Amelia at RCH with her mum Nadia. Picture: Alex Coppel.

There is a bright green sticker on the bag of IV liquid dripping into Amelia’s bloodstream that Nadia can barely look at. It makes her too furious.

“For intravenous use only,” it reads. “Fatal if given by other routes.”

And yet this chemotherapy – deadly if it enters the body another way – is Amelia’s lifeline.

A big driver for the couple’s fundraising and awareness raising is to see pediatric cancer treatments improve so they can be more effective and less toxic on little bodies.

“So much more needs to be done for childhood cancer,” she says.

“Our kids are receiving chemos and dosages that were created in the 1960s. It needs to change because so many children who have cancer aren’t even dying from the cancer, they’re dying from the chemo. It’s that toxic.

“There are significant after-effects of chemo. Amelia will need yearly heart scans until she’s 21. She’s only 4.

“Even though her treatment ends next year in August, we’ve got years of things ahead of us.”

Amelia reading her book to the nurses on the ward. Picture: Alex Coppel.

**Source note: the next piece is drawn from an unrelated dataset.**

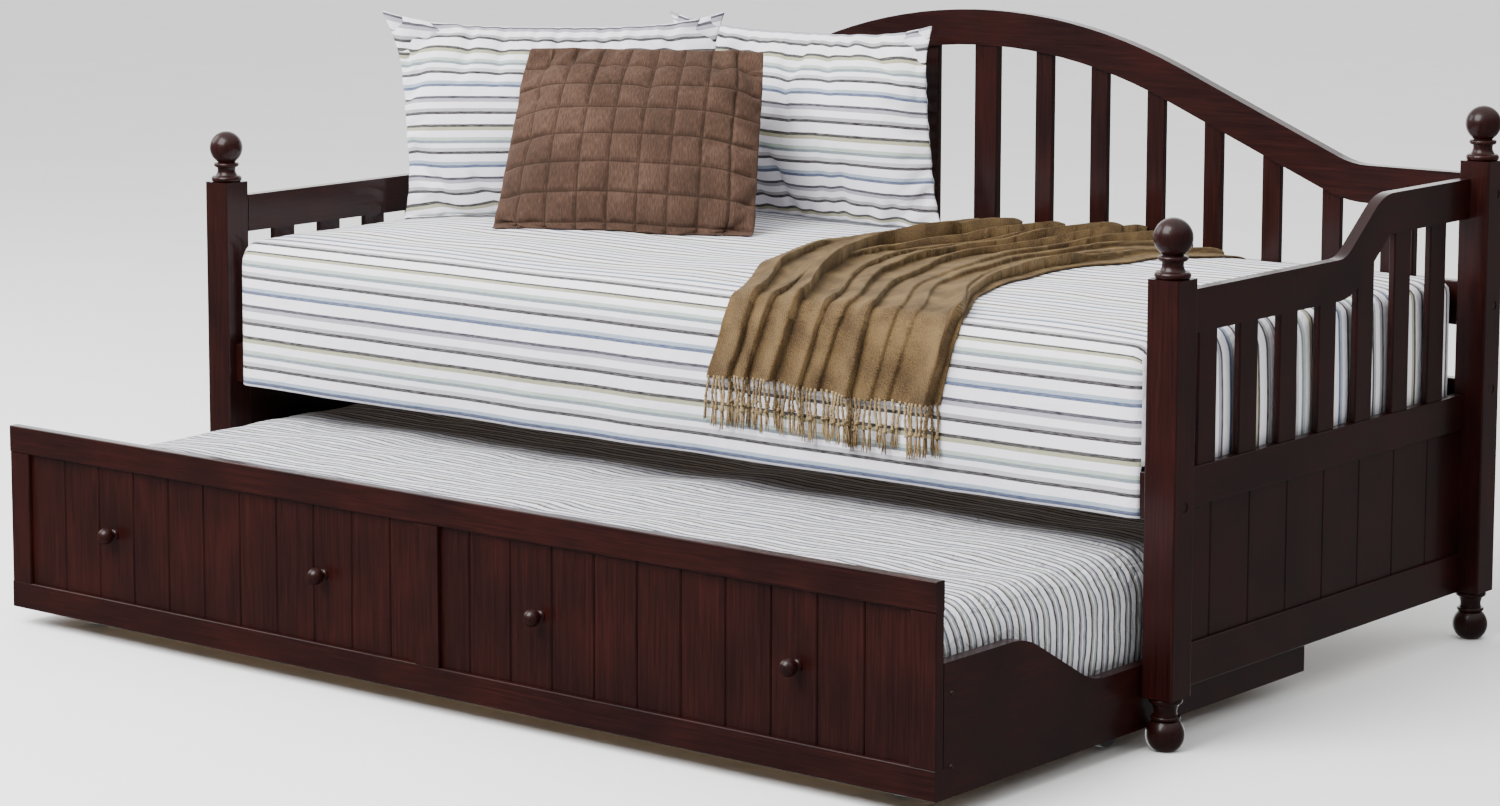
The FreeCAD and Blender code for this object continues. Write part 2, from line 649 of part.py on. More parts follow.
def side_outline():
    """A trundle side: high behind the front panel, then an ogee down to a low rail."""
    high, low = "side_high_top", "side_low_top"
    crown_y = "side_ramp_y + side_arc_run"
    foot_y = f"{crown_y} + side_ramp_run"
    return [
        ("trundle_inner_y", "trundle_bottom"), ("trundle_rear", "trundle_bottom"), ("trundle_rear", low),
        (f"{foot_y} + side_arc_run", low, "side_ramp_radius", "right"),
        (foot_y, f"{low} + side_ramp_radius * side_drop"),
        (crown_y, f"{high} - side_ramp_radius * side_drop", "side_ramp_radius", "left"),
        ("side_ramp_y", high), ("trundle_inner_y", high),
    ]


BEARERS = {"front": "trundle_front + castor_set", "middle": "trundle_front + trundle_depth / 2",
           "rear": "trundle_rear - castor_set"}


def trundle_box():
    """The trundle's sides, rear rail, bearers and deck slats."""
    for side, sign in SIDES.items():
        body = new_body("trundle_side")
        pad(body, "YZ_Plane", side_outline(), "trundle_frame")
        place(body, "side_inner" if sign > 0 else "-trundle_half", 0, 0)
        node(body, f"trundle_side_{side}")
    rear = bar("rear", ("-side_inner", "trundle_rear - trundle_frame", "trundle_bottom"),
               ("side_inner", "trundle_rear", "side_low_top"), "x")
    node(rear, "trundle_rear_rail")
    for name, middle in BEARERS.items():
        bearer = bar("bearer", ("-side_inner", f"{middle} - bearer_width / 2", "bearer_bottom"),
                     ("side_inner", f"{middle} + bearer_width / 2", "deck_bottom"), "x")
        node(bearer, f"trundle_bearer_{name}")
    slats = []
    pitch = "(2 * side_inner - 2 * trundle_slat_width) / (trundle_slat_count - 1)"
    for index in range(SIZES["trundle_slat_count"]):
        centre = f"-side_inner + trundle_slat_width + {pitch} * {index}"
        slats.append(box((f"{centre} - trundle_slat_width / 2", "trundle_inner_y + 8", "deck_bottom"),
                         (f"{centre} + trundle_slat_width / 2", "trundle_rear - trundle_frame - 2",
                          "deck_top")))
    node(group(slats), "trundle_deck_slats")


def knob(name, x):
    """A turned knob that stands out of the panel towards -Y."""
    ball = "knob_reach - knob_radius"
    ball_low = f"{ball} - sqrt(knob_radius ^ 2 - knob_neck_radius ^ 2)"
    steps = [
        (0, 0), ("knob_base_radius", 0), ("knob_base_radius", 2, "5", "right"), ("knob_neck_radius", "5"),
        ("knob_neck_radius", ball_low, "knob_radius", "left"), (0, "knob_reach"),
    ]
    body = turned("knob", steps, role="XY_Plane")
    height = "(trundle_bottom + trundle_top) / 2"
    place(body, x, "trundle_front + trundle_recess", height, angle=180)
    node(body, name)


# ---------------------------------------------------------------- castors

def castor_places():
    """Every castor, as (name, X, Y): the middle pair stands closest to the sides."""
    for side, sign in SIDES.items():
        for name, y in BEARERS.items():
            inset = "castor_mid_inset" if name == "middle" else "castor_end_inset"
            yield f"{name}_{side}", f"{sign} * (side_inner - ({inset}))", y


def castor_wheel(name, x, y):
    half = "wheel_width / 2"
    rim = "wheel_radius - wheel_round"
    steps = [
        (f"-{half}", "bore_radius"), (half, "bore_radius"), (half, rim, "wheel_round", "left"),
        (f"{half} - wheel_round", "wheel_radius"),
        (f"wheel_round - {half}", "wheel_radius", "wheel_round", "left"), (f"-{half}", rim),
    ]
    body = turned("wheel", steps, role="XY_Plane", axis="H_Axis")
    node(place(body, x, y, "wheel_radius"), f"castor_wheel_{name}")


def castor_forks():
    """Pressed forks under the bearers, each with its riveted axle."""
    forks = []
    for _, x, y in castor_places():
        inner = "wheel_width / 2 + fork_gap"
        outer = f"{inner} + fork_wall"
        plate = box((f"{x} - ({outer})", f"{y} - fork_width / 2", "bearer_bottom - fork_wall"),
                    (f"{x} + {outer}", f"{y} + fork_width / 2", "bearer_bottom"))
        pieces = [plate]
        for near, far in ((f"-({outer})", f"-({inner})"), (inner, outer)):
            pieces.append(box((f"{x} + {near}", f"{y} - fork_width / 4", "wheel_radius - 8"),
                              (f"{x} + {far}", f"{y} + fork_width / 4", "bearer_bottom - fork_wall / 2")))
        pieces.append(cylinder("axle_radius", f"2 * ({outer})", f"{x} - ({outer})", y, "wheel_radius",
                               TOWARDS_X, 90))
        forks.append(join(pieces))
    node(group(forks), "castor_forks")


# ---------------------------------------------------------------- bedding

def mattresses():
    """The two mattresses and the fitted cover over the upper one."""
    upper = bar("mattress", ("-(cover_half - cover_thickness)", "mattress_front", "slat_top"),
                ("cover_half - cover_thickness", "cover_back - cover_thickness", "mattress_top_z"),
                "x", "mattress_ease")
    node(upper, "mattress_top")
    shell = box(("-cover_half", "cover_front", "cover_hem"), ("cover_half", "cover_back", "cover_top"))
    hollow = box(("-(cover_half - cover_thickness + 0.5)", "cover_front + cover_thickness", "cover_hem - 1"),
                 ("cover_half - cover_thickness + 0.5", "cover_back - cover_thickness + 0.5",
                  "mattress_top_z + 2"))
    rail_notch = box(("-cover_half - 1", "cover_front + cover_thickness", "cover_hem - 1"),
                     ("cover_half + 1", "mattress_front", "rail_bottom + front_rail_width + 3"))
    # Behind the front skirt the cover ends under the mattress's edge, where it is tucked in.
    tuck = box(("-cover_half - 1", "cover_front + cover_thickness", "cover_hem - 1"),
               ("cover_half + 1", "cover_back + 1", "slat_top"))
    node(cut(shell, [hollow, rail_notch, tuck]), "bed_cover")
    lower = bar("mattress", ("-(side_inner - trundle_mattress_gap)", "trundle_inner_y + 8", "deck_top"),
                ("side_inner - trundle_mattress_gap", "trundle_rear - trundle_frame - 6",
                 "deck_top + trundle_mattress_height"), "x", "mattress_ease")
    node(lower, "mattress_trundle")


def pillow(name, width, height, thickness, x, y, turn, lean):
    """A pillow that stands on the cover: thickest in the middle and thin at its edge."""
    halves = []
    for sign in (-1, 1):
        half = doc.addObject("Part::Wedge", "pillow_half")
        for prop, text in {"Xmin": f"-({width}) / 2", "Xmax": f"({width}) / 2",
                           "Zmin": 0, "Zmax": height, "Ymin": 0, "Ymax": f"({thickness}) / 2",
                           "X2min": f"-({width}) / 4", "X2max": f"({width}) / 4",
                           "Z2min": f"({height}) / 4", "Z2max": f"({height}) * 3 / 4"}.items():
            bind(half, prop, text)
        if sign < 0:
            half.Placement = FreeCAD.Placement(Vector(), FreeCAD.Rotation(Vector(0, 0, 1), 180))
        halves.append(half)
    piece = join(halves)
    rotation = FreeCAD.Rotation(Vector(0, 0, 1), turn).multiply(FreeCAD.Rotation(Vector(1, 0, 0), -lean))
    place(piece, x, y, "cover_top + 5")
    piece.Placement.Rotation = rotation
    node(piece, name)


def throw():
    """A blanket laid in loose folds over the cover, which hangs down the front."""
    face = "cover_front - throw_thickness - 1"
    edge = "cover_front - 1"
    drop = box(("throw_left", face, "throw_hem"), ("throw_right", edge, "cover_top + 1 + throw_bulk"))
    spread = new_body("throw_spread")
    plan = [("throw_corner", edge), ("throw_right - 2", edge), ("throw_waist", 50),
            ("throw_tail_right", "throw_back"), ("throw_tail_left", "throw_back"), ("throw_tail_left", -107)]
    pad(spread, "XY_Plane", plan, "throw_bulk")
    place(spread, 0, 0, "cover_top + 1")
    node(join([drop, spread]), "throw_blanket")


# ---------------------------------------------------------------- assembly

for end_name in ENDS:
    for side_name in SIDES:
        post(side_name, end_name)
        finial(side_name, end_name)
frame_bolts()
for side_name in SIDES:
    arm(side_name)
back()
bed_base()
trundle_front()
trundle_box()
for number_of, place_x in enumerate(("-knob_outer", "-knob_inner", "knob_inner", "knob_outer"), start=1):
    knob(f"knob_{number_of}", place_x)
for castor_name, castor_x, castor_y in castor_places():
    castor_wheel(castor_name, castor_x, castor_y)
castor_forks()
mattresses()
pillow("pillow_left", "pillow_width", "pillow_height", "pillow_thickness", "left_pillow_x", "left_pillow_y",
       turn=37.5, lean=10)
pillow("pillow_right", "pillow_width - 20", "pillow_height", "pillow_thickness - 5", "right_pillow_x",
       "right_pillow_y", turn=0, lean=6)
pillow("quilted_cushion", "cushion_width", "cushion_height", "cushion_thickness", "cushion_x", "cushion_y",
       turn=27, lean=34)
throw()

doc.recompute()
for item in doc.Objects:
    if "Invalid" in item.State or "Error" in item.State:
        raise RuntimeError(f"{item.Label} failed: {item.State}")
for name, item in nodes.items():
    if item.Shape.isNull() or not item.Shape.isValid() or not item.Shape.Solids:
        raise RuntimeError(f"{name} has no valid solid")

os.makedirs("parts", exist_ok=True)
for name, item in nodes.items():
    item.Shape.exportStep(f"parts/{name}.step")
print(f"{len(nodes)} sub-parts written")
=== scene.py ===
"""Looks for the trundle daybed: lacquered frame, striped bedding, throw, trundle and studio.

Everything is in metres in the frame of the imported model: +X along the bed, -Y towards its
open front and +Z up from the floor.
"""
import logging
import math
import random
from dataclasses import dataclass
from enum import Enum
from typing import Any, Callable, Optional, Sequence

import bpy
import numpy as np
from mathutils import Euler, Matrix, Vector


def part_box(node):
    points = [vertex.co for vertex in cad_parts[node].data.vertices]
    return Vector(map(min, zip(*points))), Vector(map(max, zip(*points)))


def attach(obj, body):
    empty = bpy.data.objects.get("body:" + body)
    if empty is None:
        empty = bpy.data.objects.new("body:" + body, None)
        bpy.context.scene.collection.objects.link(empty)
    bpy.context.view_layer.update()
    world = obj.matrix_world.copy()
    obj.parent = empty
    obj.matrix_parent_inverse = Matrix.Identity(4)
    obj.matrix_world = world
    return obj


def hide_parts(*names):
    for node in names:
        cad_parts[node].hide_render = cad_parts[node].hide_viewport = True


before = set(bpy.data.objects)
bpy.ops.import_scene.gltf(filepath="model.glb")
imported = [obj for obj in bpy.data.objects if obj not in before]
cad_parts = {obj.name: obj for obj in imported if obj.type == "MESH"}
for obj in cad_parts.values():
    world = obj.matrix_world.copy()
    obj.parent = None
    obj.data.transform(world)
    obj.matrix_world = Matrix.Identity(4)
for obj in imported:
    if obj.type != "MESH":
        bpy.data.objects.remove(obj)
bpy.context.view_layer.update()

log = logging.getLogger("daybed")
Colour = tuple[float, float, float, float]
Points = np.ndarray


# ------------------------------------------------------------------ colour and nodes

def linear(code: str) -> Colour:
    """Turns an sRGB hex colour into linear light.

    Args:
        code: the colour as "#rrggbb".

    Returns:
        Linear red, green, blue and an alpha of one.
    """
    values = [int(code[i:i + 2], 16) / 255 for i in (1, 3, 5)]
    red, green, blue = [v / 12.92 if v <= 0.04045 else ((v + 0.055) / 1.055) ** 2.4 for v in values]
    return red, green, blue, 1.0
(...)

Cancer may be a cloud that will continue to hover over the Nesci family for the foreseeable future, but they are still working hard to find the silver linings.

For Anthony, the experience has confirmed the importance of connecting with their four children.

“It’s made us stronger and tighter. I don’t want to do things with other people at the moment. I just want to keep everyone in my family within reach. That’s all I care about,” he says.

“It’s only the last couple of weeks we’ve had some family birthday parties. We declined Christmas and all family functions, and because we’re Italian there are a lot of events. We’ve done nothing in well over a year.

“It’s a little bit weird, and a little bit relieving to get out again now. The kids have loved it.”

For Nadia, cancer has confirmed to her what is important in life – people and memories.

“When childhood cancer happens, and I’ve discussed this with a lot of the other mums, you look at everything completely different,” she says.

“All the things that used to stress you out and worry over, when I say they mean nothing now, they really don’t.

“I used to get angry and frustrated when the kids would be on the kitchen table painting and making a mess, throwing things on the floor. I’d be frustrated at the cleaning that’s involved.

“Now I don’t care. Taking photos of them doing that, putting those paintings up on the wall, all of that is what matters.

“What matters is the people under this roof; everyone is happy and as healthy as they can be. Nothing else in this world matters, other than that. Cancer puts everything into perspective.”

What they’ve been through in the past year has also reinvigorated their drive to give back to the place that is treating their daughter.

“We’re doing this (telling our story) because The Royal Children’s Hospital saved my daughter. It’s as simple as that,” she says.

“We’ve been told if we didn’t bring her in that day she probably would have just another week or two left.

“All I kept thinking was thank God she got that blood nose, because we were just persisting at home trying to fix her ourselves because that’s what the doctors were telling us to do.

“They have saved my daughter. They continue to save her every day.

“The amount of the kids we’ve met now that they have saved, and continue to save every day, we owe that hospital everything – everything.”